Following the Pre-Action Protocol for Debt Claims coming into force on 1 October 2017 (“the Debt PAP”), debtors are already entitled to a 30-day response period to seek independent debt advice following a formal letter before action but this time can be extended to allow for proposals and requests for further information to be made. The breathing space scheme, whilst it will not always be invoked in connection with pending debt litigation, will supplement the requirements under the Debt PAP to allow debtors a greater period of time to consolidate their position and take steps to tackle their outstanding liabilities head on.
Qualifying for the breathing space
It is envisaged that breathing space will be available to individuals once they meet the following criteria:
- They must be seeking to access debt advice from individuals who are regulated by the Financial Conduct Authority;
- It is the view of the debt advisor that it is realistic to assume that the individual will enter into a formal debt solution but they simply require time to do this; and
- The individual has not utilised the breathing space provisions in the preceding 12 months.
It is interesting to note that (to qualify for the breathing space) this advice cannot be paid for. The Government has suggested that such advice would be obtained from Citizens Advice or specific debt charities such as StepChange or the Debt Advice Foundation but it is likely that the best personal debt advice would be available from a qualified insolvency practitioner accountant, who typically would not charge for this type of advice, as they will be able to advise on all available personal debt options (which, if suitable in the circumstances, may be advice on applying for bankruptcy or entering into an Individual Voluntary Arrangement (“IVA”)) and not just debt management plans.
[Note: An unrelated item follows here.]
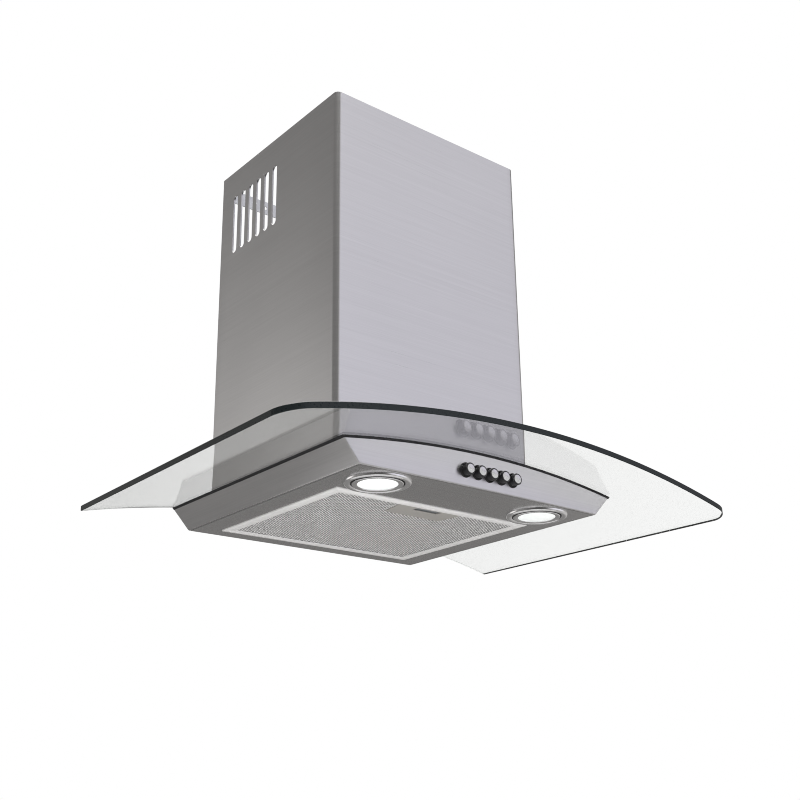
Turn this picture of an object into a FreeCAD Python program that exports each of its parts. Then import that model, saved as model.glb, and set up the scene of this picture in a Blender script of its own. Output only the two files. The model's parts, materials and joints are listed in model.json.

A slight variation applies to breathing space used by people who are receiving NHS Mental Health crisis treatment in that whilst they receive treatment, the protection will continue to apply. As is the case in most criteria-based schemes, there is always a possibility for these to be abused by individuals who may not otherwise be entitled and there I anticipate that appropriate checks will need to be implemented in order to minimise any potential abuse.
Creditors will be informed of both the individual’s entrance into and exit from the breathing space by an electronic portal which will be managed by the Insolvency Service. It is planned that there will be private registers for creditors to search against individuals who may owe them money, but the information provided will be limited. It is not envisaged that a public register of individuals in the breathing space will be available.
The flip side of the coin
At first sight the breathing space provisions may sound unashamedly helpful to those suffering from debt and the scheme is broadly welcomed by insolvency trade body R3, who had a hand in shaping the proposals into something more practical. However, we cannot forget to consider the potential impact the scheme may have on creditors.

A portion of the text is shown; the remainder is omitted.